* **YOUR GOAL**
Extract, without alteration, each line from the start of the listing to the line bearing "electrode_t = 0.05; // [0.02:0.01:0.1]".
· · · ·
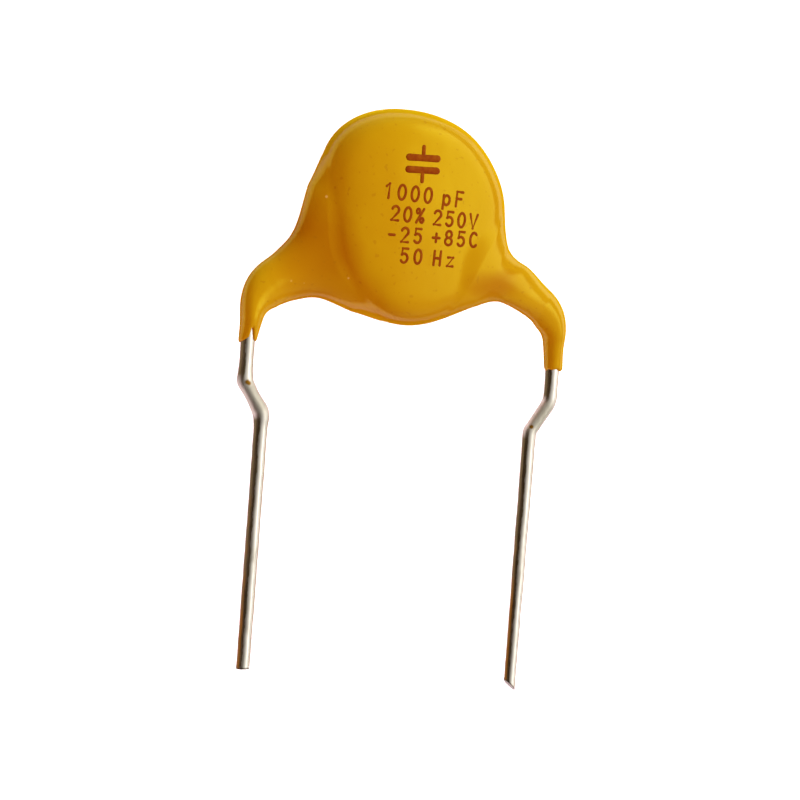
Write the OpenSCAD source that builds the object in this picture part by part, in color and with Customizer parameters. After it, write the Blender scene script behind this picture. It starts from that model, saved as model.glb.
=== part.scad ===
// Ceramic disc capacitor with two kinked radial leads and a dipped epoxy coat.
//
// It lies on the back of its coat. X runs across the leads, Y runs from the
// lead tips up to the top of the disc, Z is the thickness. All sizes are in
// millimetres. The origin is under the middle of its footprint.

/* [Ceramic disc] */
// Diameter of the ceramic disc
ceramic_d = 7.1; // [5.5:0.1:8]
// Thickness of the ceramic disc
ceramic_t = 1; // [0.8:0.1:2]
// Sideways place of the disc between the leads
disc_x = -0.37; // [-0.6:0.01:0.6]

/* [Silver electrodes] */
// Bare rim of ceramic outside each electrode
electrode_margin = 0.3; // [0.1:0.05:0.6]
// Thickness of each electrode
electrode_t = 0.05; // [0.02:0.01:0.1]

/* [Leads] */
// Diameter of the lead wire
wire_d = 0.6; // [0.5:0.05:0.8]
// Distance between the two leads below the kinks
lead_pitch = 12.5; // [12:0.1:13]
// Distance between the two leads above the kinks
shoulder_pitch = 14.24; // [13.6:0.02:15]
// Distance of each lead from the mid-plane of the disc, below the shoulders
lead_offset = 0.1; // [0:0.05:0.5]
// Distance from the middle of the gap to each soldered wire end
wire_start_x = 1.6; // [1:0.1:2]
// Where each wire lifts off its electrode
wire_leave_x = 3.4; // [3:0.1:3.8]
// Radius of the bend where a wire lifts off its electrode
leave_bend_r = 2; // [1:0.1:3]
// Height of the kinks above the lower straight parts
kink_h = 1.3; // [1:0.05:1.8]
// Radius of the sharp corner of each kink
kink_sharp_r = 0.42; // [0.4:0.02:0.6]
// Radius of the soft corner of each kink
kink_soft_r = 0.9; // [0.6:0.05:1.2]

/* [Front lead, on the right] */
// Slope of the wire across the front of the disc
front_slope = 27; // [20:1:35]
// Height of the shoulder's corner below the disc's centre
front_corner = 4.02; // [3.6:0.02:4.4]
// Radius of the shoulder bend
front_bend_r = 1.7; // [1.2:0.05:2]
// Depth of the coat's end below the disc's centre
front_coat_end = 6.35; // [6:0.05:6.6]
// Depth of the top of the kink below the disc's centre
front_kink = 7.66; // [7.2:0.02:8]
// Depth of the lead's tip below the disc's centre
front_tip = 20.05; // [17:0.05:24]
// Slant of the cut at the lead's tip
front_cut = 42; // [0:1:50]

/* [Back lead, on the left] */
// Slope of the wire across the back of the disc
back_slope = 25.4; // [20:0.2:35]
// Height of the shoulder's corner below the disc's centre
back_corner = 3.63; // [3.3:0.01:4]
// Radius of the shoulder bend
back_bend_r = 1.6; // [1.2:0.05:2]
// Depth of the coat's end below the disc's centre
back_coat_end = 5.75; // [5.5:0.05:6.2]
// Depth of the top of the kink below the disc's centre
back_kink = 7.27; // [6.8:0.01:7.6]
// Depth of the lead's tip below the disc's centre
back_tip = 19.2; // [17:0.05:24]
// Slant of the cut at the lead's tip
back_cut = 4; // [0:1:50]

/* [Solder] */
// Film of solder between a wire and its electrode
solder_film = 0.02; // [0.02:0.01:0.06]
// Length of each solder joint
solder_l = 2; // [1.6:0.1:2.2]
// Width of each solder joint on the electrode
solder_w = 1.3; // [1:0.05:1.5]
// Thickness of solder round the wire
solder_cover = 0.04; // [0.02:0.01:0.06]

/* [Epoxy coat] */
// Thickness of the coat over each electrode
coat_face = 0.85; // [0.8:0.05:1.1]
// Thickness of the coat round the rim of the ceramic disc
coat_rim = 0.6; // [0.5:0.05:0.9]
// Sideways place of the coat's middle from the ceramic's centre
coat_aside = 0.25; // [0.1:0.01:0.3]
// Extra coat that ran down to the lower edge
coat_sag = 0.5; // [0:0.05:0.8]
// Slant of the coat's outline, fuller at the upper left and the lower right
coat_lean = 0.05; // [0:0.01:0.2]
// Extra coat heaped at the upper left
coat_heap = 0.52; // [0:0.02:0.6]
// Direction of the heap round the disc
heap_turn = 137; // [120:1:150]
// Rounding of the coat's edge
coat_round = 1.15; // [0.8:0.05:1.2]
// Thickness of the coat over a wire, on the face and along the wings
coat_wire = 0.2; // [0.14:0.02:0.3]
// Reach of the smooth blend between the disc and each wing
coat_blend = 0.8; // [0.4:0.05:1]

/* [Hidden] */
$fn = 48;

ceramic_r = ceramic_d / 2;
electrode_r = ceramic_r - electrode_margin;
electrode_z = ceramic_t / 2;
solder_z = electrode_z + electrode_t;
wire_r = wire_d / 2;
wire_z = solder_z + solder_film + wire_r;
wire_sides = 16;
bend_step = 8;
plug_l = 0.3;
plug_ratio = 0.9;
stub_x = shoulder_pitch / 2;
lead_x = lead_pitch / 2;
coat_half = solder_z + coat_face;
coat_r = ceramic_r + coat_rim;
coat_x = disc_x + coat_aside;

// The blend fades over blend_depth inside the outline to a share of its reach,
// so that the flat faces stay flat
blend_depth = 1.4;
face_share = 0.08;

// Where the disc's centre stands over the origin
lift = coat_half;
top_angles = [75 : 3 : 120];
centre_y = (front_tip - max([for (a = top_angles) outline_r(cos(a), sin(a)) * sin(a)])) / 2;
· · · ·
* **ANSWER TO THIS EXERCISE**
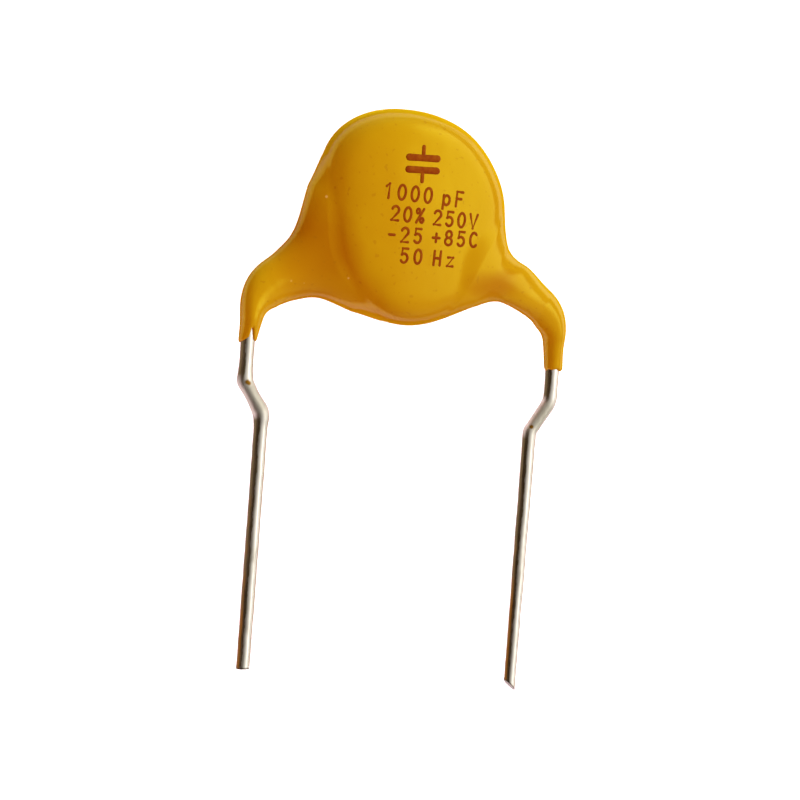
Write the OpenSCAD source that builds the object in this picture part by part, in color and with Customizer parameters. After it, write the Blender scene script behind this picture. It starts from that model, saved as model.glb.
=== part.scad ===
// Ceramic disc capacitor with two kinked radial leads and a dipped epoxy coat.
//
// It lies on the back of its coat. X runs across the leads, Y runs from the
// lead tips up to the top of the disc, Z is the thickness. All sizes are in
// millimetres. The origin is under the middle of its footprint.

/* [Ceramic disc] */
// Diameter of the ceramic disc
ceramic_d = 7.1; // [5.5:0.1:8]
// Thickness of the ceramic disc
ceramic_t = 1; // [0.8:0.1:2]
// Sideways place of the disc between the leads
disc_x = -0.37; // [-0.6:0.01:0.6]

/* [Silver electrodes] */
// Bare rim of ceramic outside each electrode
electrode_margin = 0.3; // [0.1:0.05:0.6]
// Thickness of each electrode
electrode_t = 0.05; // [0.02:0.01:0.1]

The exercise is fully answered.